#### STATED TASK:
Repeat everything in the material exactly.

#### SUPPLIED DATA:
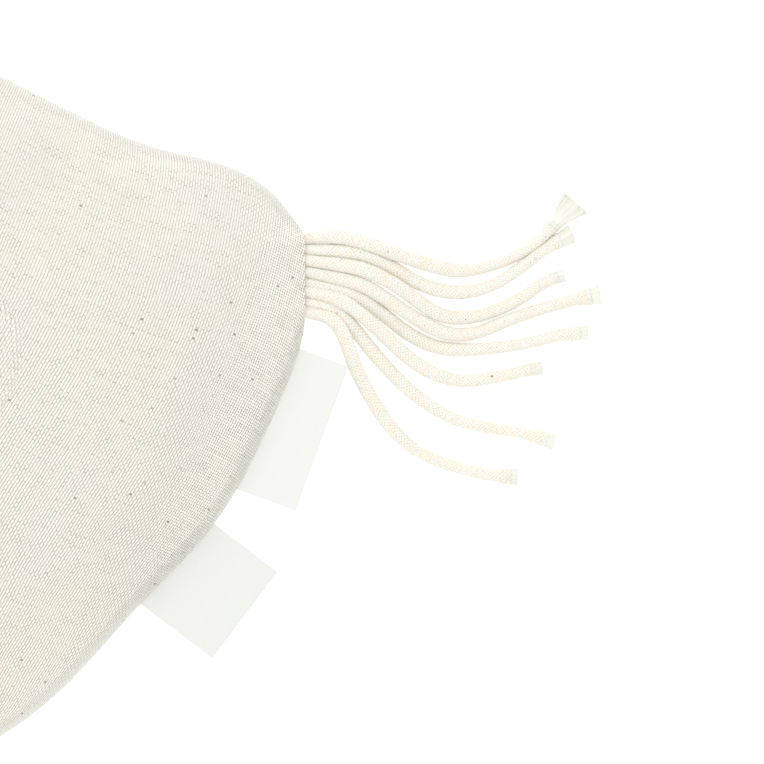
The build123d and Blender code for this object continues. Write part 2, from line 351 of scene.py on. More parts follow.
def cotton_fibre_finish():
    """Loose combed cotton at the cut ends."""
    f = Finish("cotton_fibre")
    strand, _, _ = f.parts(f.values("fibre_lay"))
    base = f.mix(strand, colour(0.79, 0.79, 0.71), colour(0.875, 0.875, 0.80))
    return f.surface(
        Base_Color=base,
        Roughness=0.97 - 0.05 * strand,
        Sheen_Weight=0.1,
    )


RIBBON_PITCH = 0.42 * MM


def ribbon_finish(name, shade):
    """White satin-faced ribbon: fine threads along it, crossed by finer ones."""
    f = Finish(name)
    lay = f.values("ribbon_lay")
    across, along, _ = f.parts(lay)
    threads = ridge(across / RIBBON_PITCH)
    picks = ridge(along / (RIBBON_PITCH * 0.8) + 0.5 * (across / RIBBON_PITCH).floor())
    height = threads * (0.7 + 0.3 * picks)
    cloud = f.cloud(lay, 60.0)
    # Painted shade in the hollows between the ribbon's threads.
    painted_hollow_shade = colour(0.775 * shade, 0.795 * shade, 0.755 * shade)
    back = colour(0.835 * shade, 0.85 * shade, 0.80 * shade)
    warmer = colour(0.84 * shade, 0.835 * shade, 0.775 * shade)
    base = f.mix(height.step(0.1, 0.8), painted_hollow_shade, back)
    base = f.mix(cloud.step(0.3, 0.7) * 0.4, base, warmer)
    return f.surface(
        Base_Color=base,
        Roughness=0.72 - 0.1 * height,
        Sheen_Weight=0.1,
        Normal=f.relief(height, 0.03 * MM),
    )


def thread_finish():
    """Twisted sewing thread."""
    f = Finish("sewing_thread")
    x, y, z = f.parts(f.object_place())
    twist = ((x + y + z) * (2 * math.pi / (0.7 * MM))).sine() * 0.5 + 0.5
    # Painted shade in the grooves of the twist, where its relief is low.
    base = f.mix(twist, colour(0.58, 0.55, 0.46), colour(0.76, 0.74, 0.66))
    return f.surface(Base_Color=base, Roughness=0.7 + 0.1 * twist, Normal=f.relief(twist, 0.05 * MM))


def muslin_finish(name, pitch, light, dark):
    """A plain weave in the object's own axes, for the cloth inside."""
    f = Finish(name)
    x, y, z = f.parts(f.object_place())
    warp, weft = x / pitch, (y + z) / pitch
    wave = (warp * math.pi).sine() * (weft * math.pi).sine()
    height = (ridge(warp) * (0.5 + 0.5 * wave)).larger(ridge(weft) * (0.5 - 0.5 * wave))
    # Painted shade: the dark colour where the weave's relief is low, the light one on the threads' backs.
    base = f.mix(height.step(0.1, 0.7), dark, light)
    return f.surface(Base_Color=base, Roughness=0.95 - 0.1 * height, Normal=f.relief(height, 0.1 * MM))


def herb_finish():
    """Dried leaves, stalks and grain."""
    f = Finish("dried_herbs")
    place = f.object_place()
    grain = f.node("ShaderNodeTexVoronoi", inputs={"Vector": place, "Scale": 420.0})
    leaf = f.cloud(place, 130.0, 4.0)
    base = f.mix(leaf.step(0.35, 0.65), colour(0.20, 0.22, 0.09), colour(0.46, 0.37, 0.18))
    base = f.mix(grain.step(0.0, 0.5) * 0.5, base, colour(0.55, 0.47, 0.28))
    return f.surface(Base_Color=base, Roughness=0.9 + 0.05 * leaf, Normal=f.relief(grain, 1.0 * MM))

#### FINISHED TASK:
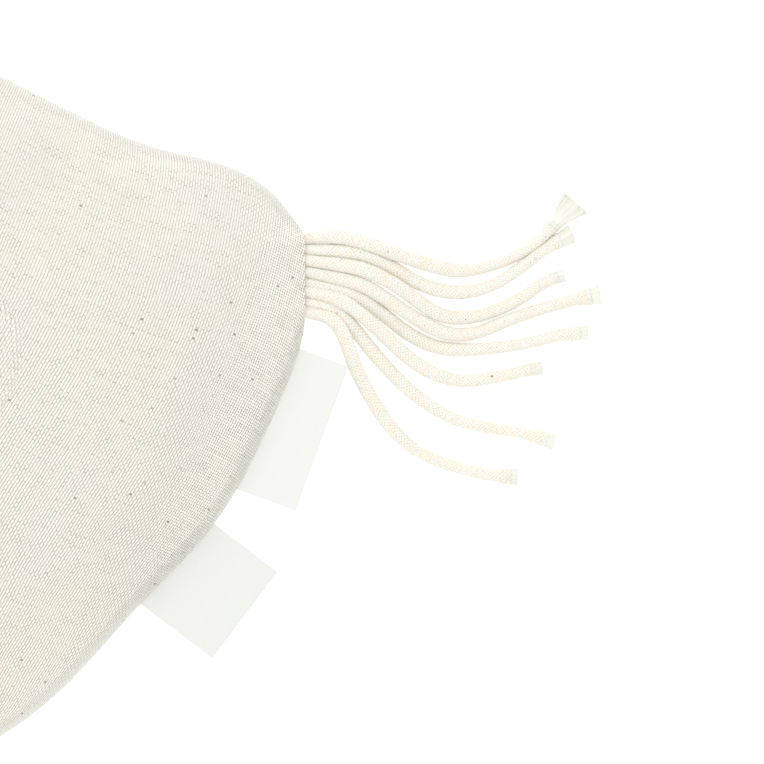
The build123d and Blender code for this object continues. Write part 2, from line 351 of scene.py on. More parts follow.
def cotton_fibre_finish():
    """Loose combed cotton at the cut ends."""
    f = Finish("cotton_fibre")
    strand, _, _ = f.parts(f.values("fibre_lay"))
    base = f.mix(strand, colour(0.79, 0.79, 0.71), colour(0.875, 0.875, 0.80))
    return f.surface(
        Base_Color=base,
        Roughness=0.97 - 0.05 * strand,
        Sheen_Weight=0.1,
    )


RIBBON_PITCH = 0.42 * MM


def ribbon_finish(name, shade):
    """White satin-faced ribbon: fine threads along it, crossed by finer ones."""
    f = Finish(name)
    lay = f.values("ribbon_lay")
    across, along, _ = f.parts(lay)
    threads = ridge(across / RIBBON_PITCH)
    picks = ridge(along / (RIBBON_PITCH * 0.8) + 0.5 * (across / RIBBON_PITCH).floor())
    height = threads * (0.7 + 0.3 * picks)
    cloud = f.cloud(lay, 60.0)
    # Painted shade in the hollows between the ribbon's threads.
    painted_hollow_shade = colour(0.775 * shade, 0.795 * shade, 0.755 * shade)
    back = colour(0.835 * shade, 0.85 * shade, 0.80 * shade)
    warmer = colour(0.84 * shade, 0.835 * shade, 0.775 * shade)
    base = f.mix(height.step(0.1, 0.8), painted_hollow_shade, back)
    base = f.mix(cloud.step(0.3, 0.7) * 0.4, base, warmer)
    return f.surface(
        Base_Color=base,
        Roughness=0.72 - 0.1 * height,
        Sheen_Weight=0.1,
        Normal=f.relief(height, 0.03 * MM),
    )


def thread_finish():
    """Twisted sewing thread."""
    f = Finish("sewing_thread")
    x, y, z = f.parts(f.object_place())
    twist = ((x + y + z) * (2 * math.pi / (0.7 * MM))).sine() * 0.5 + 0.5
    # Painted shade in the grooves of the twist, where its relief is low.
    base = f.mix(twist, colour(0.58, 0.55, 0.46), colour(0.76, 0.74, 0.66))
    return f.surface(Base_Color=base, Roughness=0.7 + 0.1 * twist, Normal=f.relief(twist, 0.05 * MM))


def muslin_finish(name, pitch, light, dark):
    """A plain weave in the object's own axes, for the cloth inside."""
    f = Finish(name)
    x, y, z = f.parts(f.object_place())
    warp, weft = x / pitch, (y + z) / pitch
    wave = (warp * math.pi).sine() * (weft * math.pi).sine()
    height = (ridge(warp) * (0.5 + 0.5 * wave)).larger(ridge(weft) * (0.5 - 0.5 * wave))
    # Painted shade: the dark colour where the weave's relief is low, the light one on the threads' backs.
    base = f.mix(height.step(0.1, 0.7), dark, light)
    return f.surface(Base_Color=base, Roughness=0.95 - 0.1 * height, Normal=f.relief(height, 0.1 * MM))


def herb_finish():
    """Dried leaves, stalks and grain."""
    f = Finish("dried_herbs")
    place = f.object_place()
    grain = f.node("ShaderNodeTexVoronoi", inputs={"Vector": place, "Scale": 420.0})
    leaf = f.cloud(place, 130.0, 4.0)
    base = f.mix(leaf.step(0.35, 0.65), colour(0.20, 0.22, 0.09), colour(0.46, 0.37, 0.18))
    base = f.mix(grain.step(0.0, 0.5) * 0.5, base, colour(0.55, 0.47, 0.28))
    return f.surface(Base_Color=base, Roughness=0.9 + 0.05 * leaf, Normal=f.relief(grain, 1.0 * MM))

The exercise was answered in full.